Jean-Pierre Martin et Denis Caudron rentrent profondément marqués par le voyage de sept jours qu'ils viennent d'effectuer en Irak et en Syrie. A bientôt 60 ans, Jean-Pierre a visité plusieurs fois des zones de guerre: le Liban en 88, l'extermination des Tutsis au Rwanda en 94, notamment. Mais pour lui, ce voyage en Syrie et en Irak, c'est du jamais vu: "En 33 ans de carrière, je n'avais jamais vu ça, nous confie-t-il à son retour. J'ai vu des régions en ruines et le désespoir d'une population. En particulier de ces minorités chrétiennes que l'organisation Etat islamique a voulu rayer de cette région du monde".

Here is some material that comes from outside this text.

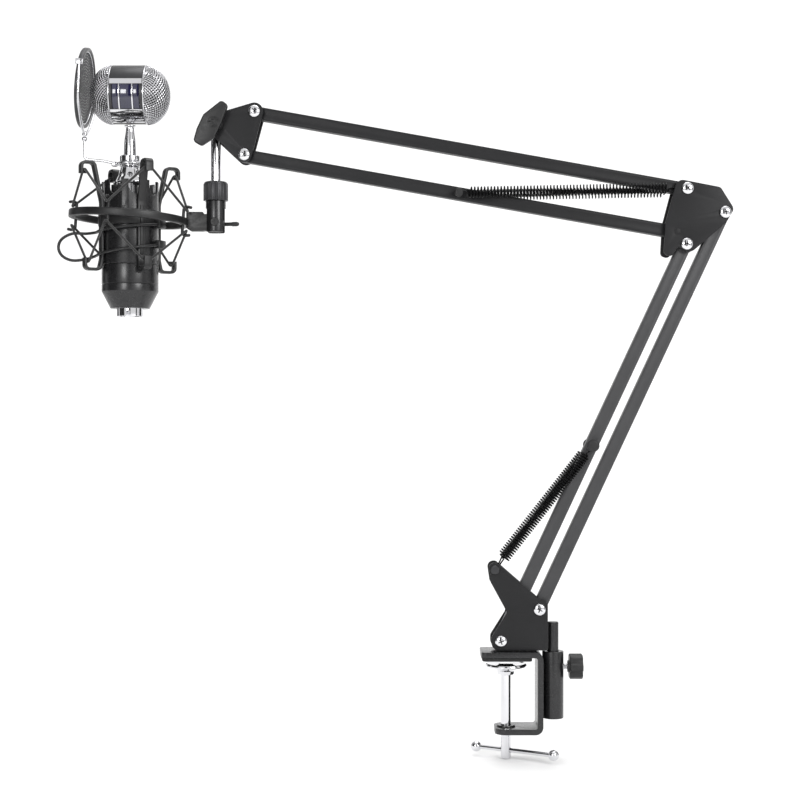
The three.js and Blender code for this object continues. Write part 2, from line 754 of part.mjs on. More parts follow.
function micBody() {
  const inner = micRadius - micWall;
  const deckTop = 366;
  const shell = turned([
    [inner, seamZ + gap], [micRadius, seamZ + gap], [micRadius, crownTop - 0.6], [micRadius - 0.6, crownTop],
    [inner, crownTop], [inner, deckTop], [3.6, deckTop], [3.6, deckTop - 2.5], [inner, deckTop - 2.5],
    [inner, seamZ + gap],
  ], 26);
  const notches = [];
  for (let i = 0; i < 4; i += 1) {
    const notch = join(block([-40, 40], [-6, 6], [374.1, 390]), rod([-40, 0, 374.1], [40, 0, 374.1], 6, 20));
    notches.push(notch.rotateZ(radians(22.5 + 45 * i)));
  }
  return cut(shell, ...notches);
}

function micTail() {
  const inner = micRadius - micWall;
  const grooveZ = 298;
  return turned([
    [11, tailBottom], [15.2, tailBottom], [micRadius - 0.8, tailTop - 0.8], [micRadius, tailTop + 0.4],
    [micRadius, grooveZ - 0.5], [micRadius - 0.6, grooveZ], [micRadius, grooveZ + 0.5], [micRadius, seamZ],
    [inner, seamZ], [inner, tailTop + 1], [14, tailBottom + 4], [11, tailBottom + 4], [11, tailBottom],
  ], 26);
}

function xlrShell() {
  return turned([[9.3, 272.6], [10.5, 272.6], [10.5, 290], [9.3, 290], [9.3, 272.6]], 24);
}

function xlrInsert() {
  const face = 284.4;
  const pins = [0, 1, 2].map((i) => {
    const [x, y] = around(0, 4.6, 90 + 120 * i, 0);
    return rod([x, y, 277.6], [x, y, face + 1], 1.2, 10);
  });
  return join(rod([0, 0, face], [0, 0, 289], 9, 28), ...pins);
}

function neckSkirt() {
  const skirt = turned([
    [11, 378.4], [13, 378.4], [13, 379.4], [11.5, 379.8], [9.4, 384.5], [7.6, 391.4], [5.6, 391.4],
    [5.6, 389.8], [6.4, 389.8], [8.2, 384], [10, 379.6], [11, 378.4],
  ], 24);
  const holes = [];
  for (let i = 0; i < 4; i += 1) {
    const [x, y] = around(0, 16, 45 * i, 0);
    holes.push(rod([x, y, 384.8], [-x, -y, 384.8], 2.1, 8));
  }
  return cut(skirt, ...holes);
}

function neckCollar() {
  return turned([
    [5.4, 391.7], [7.9, 391.7], [8.25, 392.1], [8.25, 400], [7.8, 400.5], [5.4, 400.5], [5.4, 391.7],
  ], 24);
}

function neck() {
  const top = headZ - headRadius - gap - 0.4;
  return turned([
    [0, 362], [3, 362], [3, 388], [5.1, 390.5], [5.1, 401], [4.9, 410], [3.4, 420], [3.4, top - 1.6],
    [4.6, top - 0.6], [4.6, top], [0, top],
  ], 24);
}

function buildMicrophone() {
  const mic = new THREE.Group();
  mic.position.x = micX;
  assembly.add(mic);
  add("mic_body", micBody(), finish.satinBlack, mic);
  add("mic_tail", micTail(), finish.satinBlack, mic);
  add("xlr_shell", xlrShell(), finish.chrome, mic);
  add("xlr_insert", xlrInsert(), finish.blackPlastic, mic);
  add("mic_board", block([-16, 16], [-0.8, 0.8], [300, 355]), finish.board, mic);
  add("neck_skirt", neckSkirt(), finish.chrome, mic);
  add("neck_collar", neckCollar(), finish.chrome, mic);
  add("neck", neck(), finish.chrome, mic);
}

// Head capsule housing, drawn about Z and laid along X

function headBand() {
  const inner = headRadius - 1.8;
  const band = turned([
    [inner, -bandHalf], [headRadius, -bandHalf], [headRadius, bandHalf], [inner, bandHalf],
    [inner, -bandHalf],
  ], 26);
  band.rotateY(Math.PI / 2);
  const windowSeat = block([-10.8, 10.8], [-40, -15], [-9.6, 9.6]);
  return cut(band, windowSeat.rotateX(radians(windowTurn)));
}

function headWindow() {
  const outer = headRadius + 0.4;
  const sleeve = turned([[20.6, -10.5], [outer, -10.5], [outer, 10.5], [20.6, 10.5], [20.6, -10.5]], 26);
  const front = block([-10.5, 10.5], [-40, -15], [-9.3, 9.3]).rotateX(radians(windowTurn));
  return common(sleeve.rotateY(Math.PI / 2), front);
}

function grille(side) {
  const start = bandHalf + gap;
  const wall = 1.2;
  const outside = [];
  const inside = [];
  const steps = 5;
  for (let i = 0; i <= steps; i += 1) {
    const angle = (Math.PI / 2) * (i / steps);
    outside.push([headRadius * Math.cos(angle), start + capLength * Math.sin(angle)]);
    inside.push([(headRadius - wall) * Math.cos(angle), start + (capLength - wall) * Math.sin(angle)]);
  }
  outside[steps][0] = 0;
  inside[steps][0] = 0;
  const cap = turned([...outside.reverse(), ...inside].reverse(), 20);
  return cap.rotateY((side * Math.PI) / 2);
}

function capsule() {
  const body = turned([
    [0, -6], [11.6, -6], [12, -5.4], [12, 5.4], [11.6, 6], [0, 6],
  ], 20).rotateY(Math.PI / 2);
  return join(body, rod([0, 0, -21.2], [0, 0, -8], 3, 12));
}

function buildMicHead() {
  const head = new THREE.Group();
  head.position.set(micX, 0, headZ);
  assembly.add(head);
  add("head_band", headBand(), finish.darkMetal, head);
  add("head_window", headWindow(), finish.window, head);
  add("grille_left", grille(-1), finish.silverMesh, head);
  add("grille_right", grille(1), finish.silverMesh, head);
  add("capsule", capsule(), finish.brass, head);
}

// Pop filter, its rim drawn about Z and stood up to face along X

function popRim() {
  const inner = filterRadius - 3;
  const profile = [[inner, -2], [filterRadius, -2], [filterRadius, 2], [inner, 2], [inner, -2]];
  return turned(profile, 36).rotateY(Math.PI / 2);
}

function popMesh() {
  const radius = filterRadius - 3 - gap;
  return turned([[0, -0.4], [radius, -0.4], [radius, 0.4], [0, 0.4]], 30).rotateY(Math.PI / 2);
}

// The fork is drawn about its lower joint
function popFork() {
  const rimZ = filterCentre[1] - forkPivot[1];
  const side = filterRadius + gap + 1.1;
  const topZ = rimZ + 6;
  const prong = (sign) => [
    [0, sign * 1, 4],
    [0, sign * 13, 7],
    [0, sign * 26, 17],
    [0, sign * (side - 1), 29],
    [0, sign * side, topZ],
  ];
  const clip = (sign) => block([-2.8, 2.8], [sign * side - 1.3, sign * side + 1.3], [rimZ - 4, rimZ + 4]);
  return join(
    wire(prong(-1), 1.1, 10, 6),
    wire(prong(1), 1.1, 10, 6),
    clip(-1),
    clip(1),
    rod([0, 0, forkBallRadius + 0.4], [0, 0, 5.6], 2.1, 12),
  );
}

function popWire() {
  const [x, z] = forkPivot;
  const loopZ = 394;
  const loopRadius = 8.25 + gap + 1.3;
  const loop = new THREE.TorusGeometry(loopRadius, 1.1, 6, 16).translate(micX, 0, loopZ);
  const arm = wire([
    [x, 0, z], [x, 0, z - 6], [x, 0, z - 12.5], [x + 1.2, 0, z - 15.2], [x + 4, 0, z - 16.2],
    [x + 15, 0, loopZ + 2.6], [micX - loopRadius, 0, loopZ],
  ], 1.1, 20, 6);
  const ball = new THREE.SphereGeometry(forkBallRadius, 12, 8).translate(x, 0, z);
  return join(loop, arm, ball);
}

function buildPopFilter() {
  const hoop = new THREE.Group();
  hoop.position.set(filterCentre[0], 0, filterCentre[1]);
  hoop.rotation.y = radians(filterLean);
  assembly.add(hoop);
  add("pop_rim", popRim(), finish.darkMetal, hoop);
  add("pop_mesh", popMesh(), finish.darkMetal, hoop);
  const fork = add("pop_fork", popFork(), finish.silverMesh);
  fork.position.set(forkPivot[0], 0, forkPivot[1]);
  fork.rotation.y = radians(filterLean) * 0.5;
  add("pop_wire", popWire(), finish.silverMesh);
}

buildClamp();
buildBase();
buildLowerArm();
buildElbow();
buildUpperArm();
buildHead();
buildMount();
buildMicrophone();
buildMicHead();
buildPopFilter();

export default assembly;
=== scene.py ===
import json
from math import acos, atan2, cos, degrees, hypot, pi, radians, sin, sqrt, tan

import bmesh
import bpy
from mathutils import Matrix, Vector


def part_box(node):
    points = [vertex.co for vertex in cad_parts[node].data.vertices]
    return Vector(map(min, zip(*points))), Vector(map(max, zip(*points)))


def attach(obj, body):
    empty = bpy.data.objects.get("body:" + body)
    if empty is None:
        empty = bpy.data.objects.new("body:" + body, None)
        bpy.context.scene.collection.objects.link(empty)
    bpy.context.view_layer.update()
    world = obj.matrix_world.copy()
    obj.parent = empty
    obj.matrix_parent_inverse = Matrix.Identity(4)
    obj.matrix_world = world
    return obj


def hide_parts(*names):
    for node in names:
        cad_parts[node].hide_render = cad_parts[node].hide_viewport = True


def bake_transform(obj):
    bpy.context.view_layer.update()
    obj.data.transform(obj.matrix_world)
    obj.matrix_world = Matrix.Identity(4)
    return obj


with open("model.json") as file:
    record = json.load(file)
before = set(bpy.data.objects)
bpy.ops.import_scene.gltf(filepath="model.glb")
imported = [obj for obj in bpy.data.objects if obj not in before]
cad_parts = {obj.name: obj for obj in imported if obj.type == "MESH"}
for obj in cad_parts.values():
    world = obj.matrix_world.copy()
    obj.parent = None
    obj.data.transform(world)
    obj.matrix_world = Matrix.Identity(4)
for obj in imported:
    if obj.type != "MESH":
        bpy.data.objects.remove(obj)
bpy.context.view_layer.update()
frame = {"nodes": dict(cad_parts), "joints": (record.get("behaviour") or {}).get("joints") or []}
mm = 0.001

scene = bpy.context.scene
pivot = {j["name"]: Vector(j["pos_m"]) for j in frame["joints"] if j.get("pos_m")}


def low(node):
    return Vector(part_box(node)[0])


def high(node):
    return Vector(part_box(node)[1])


def middle(node):
    return (low(node) + high(node)) / 2


def ends(node):
    return low(node) / mm, high(node) / mm


# camera first: level, in front of the arm, looking along +Y
view = {"centreX": -0.0843, "height": 0.2062, "distance": 1.25, "plane": -0.010, "width": 0.632,
        "sensor": 36.0}


def makeCamera():
    data = bpy.data.cameras.new("camera")
    data.sensor_width = view["sensor"]
    data.lens = view["sensor"] * (view["distance"] + view["plane"]) / view["width"]
    data.clip_end = 20
    camera = bpy.data.objects.new("camera", data)
    camera.location = (view["centreX"], -view["distance"], view["height"])
    camera.rotation_euler = (pi / 2, 0, 0)
    scene.collection.objects.link(camera)
    scene.camera = camera


makeCamera()
print("camera ready")


# finishes
def node(tree, kind, **settings):
    made = tree.nodes.new(kind)
    for key, value in settings.items():
        if key in made.inputs:
            made.inputs[key].default_value = value
        else:
            setattr(made, key, value)
    return made


def finish(name, colour, rough, metal=0.0, spread=0.12, grain=900.0, bump=0.15, depth=0.00004, coat=0.0,
           coatRough=0.1, roughSpread=0.08, sheen=0.0, shine=0.5):
    material = bpy.data.materials.new(name)
    material.use_nodes = True
    tree = material.node_tree
    shader = tree.nodes["Principled BSDF"]
    for word, value in (("Metallic", metal), ("Coat Weight", coat), ("Coat Roughness", coatRough),
                        ("Sheen Weight", sheen), ("Specular IOR Level", shine)):
        shader.inputs[word].default_value = value
    place = node(tree, "ShaderNodeTexCoord")
    fine = node(tree, "ShaderNodeTexNoise", Scale=grain, Detail=3.0, Roughness=0.6)
    broad = node(tree, "ShaderNodeTexNoise", Scale=38.0, Detail=4.0, Roughness=0.55)
    for noise in (fine, broad):
        tree.links.new(place.outputs["Object"], noise.inputs["Vector"])
    ramp = node(tree, "ShaderNodeValToRGB")
    dark = [c * (1 - spread) for c in colour]
    light = [min(1.0, c * (1 + spread)) for c in colour]
    ramp.color_ramp.elements[0].position = 0.3
    ramp.color_ramp.elements[1].position = 0.7
    ramp.color_ramp.elements[0].color = (*dark, 1)
    ramp.color_ramp.elements[1].color = (*light, 1)
    tree.links.new(broad.outputs["Fac"], ramp.inputs["Fac"])
    tree.links.new(ramp.outputs["Color"], shader.inputs["Base Color"])
    limits = {"From Min": 0.3, "From Max": 0.7, "To Min": max(0.02, rough - roughSpread),
              "To Max": min(1.0, rough + roughSpread)}
    spreadRough = node(tree, "ShaderNodeMapRange", **limits)
    tree.links.new(fine.outputs["Fac"], spreadRough.inputs["Value"])
    tree.links.new(spreadRough.outputs["Result"], shader.inputs["Roughness"])
    dent = node(tree, "ShaderNodeBump", Strength=bump, Distance=depth)
    tree.links.new(fine.outputs["Fac"], dent.inputs["Height"])
    tree.links.new(dent.outputs["Normal"], shader.inputs["Normal"])
    return material


def braidFinish(name, colour, pitch):
    material = finish(name, colour, 0.75, bump=0.3, grain=2500.0, sheen=0.3)
    tree = material.node_tree
    shader = tree.nodes["Principled BSDF"]
    place = node(tree, "ShaderNodeTexCoord")
    wave = node(tree, "ShaderNodeTexWave", Scale=1 / pitch / 2, Distortion=1.2, Detail=1.0)
    wave.bands_direction = "DIAGONAL"
    tree.links.new(place.outputs["Object"], wave.inputs["Vector"])
    dent = node(tree, "ShaderNodeBump", Strength=0.6, Distance=0.00015)
    tree.links.new(wave.outputs["Fac"], dent.inputs["Height"])
    tree.links.new(dent.outputs["Normal"], shader.inputs["Normal"])
    return material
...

Denis, 28 ans, travaille depuis 6 ans en tant que cameraman, dont 4 chez RTL. Il est jeune, et pourtant, il a déjà été confronté à des tournages particulièrement éprouvants: les Philippines en 2011, ruinées par le typhon Haiyan, l'Ukraine en 2013 après les violentes protestations à Kiev et une première mission en Irak l'an passé. "Partir du jour au lendemain dans un pays en guerre, c'est d'une part exercer notre métier, c'est-à-dire tenter de comprendre le monde qui nous entoure et faire partager notre apprentissage, estime Denis Caudron. D'autre part, s'y rendre, c'est sentir les choses personnellement, les vivre et développer un réel avis par rapport à ça". "Etre projeté en début de carrière et déjà faire ça, c'est exceptionnel, considère Jean-Pierre Martin. Et ce n'est pas à la portée de tout le monde".
Sur cette photo, Jean-Pierre Martin et Denis Caudron apparaissent sur la ligne de front kurde. La nuit suivante, quatorze attaques suicides revendiquées par l'organisation Etat islamique se sont produites dans cette zone.
Ce duo intergénérationnel a accepté de nous parler de leur voyage. Voici le compte-rendu de l'interview.
RTLinfo: Dans quel état d'esprit êtes-vous juste après votre retour?
Jean-Pierre Martin: Je ne m'en remets pas. Je n'en sors pas indemne. Je suis bouleversé et triste. Vous savez, on ne s'y habitue jamais à ce genre de voyages. Et heureusement d'ailleurs. Le but est de faire comprendre et de partager une émotion. Peut-être que cela servira à être plus indulgent à l'égard de ces populations issues de ces pays qui sont en souffrance.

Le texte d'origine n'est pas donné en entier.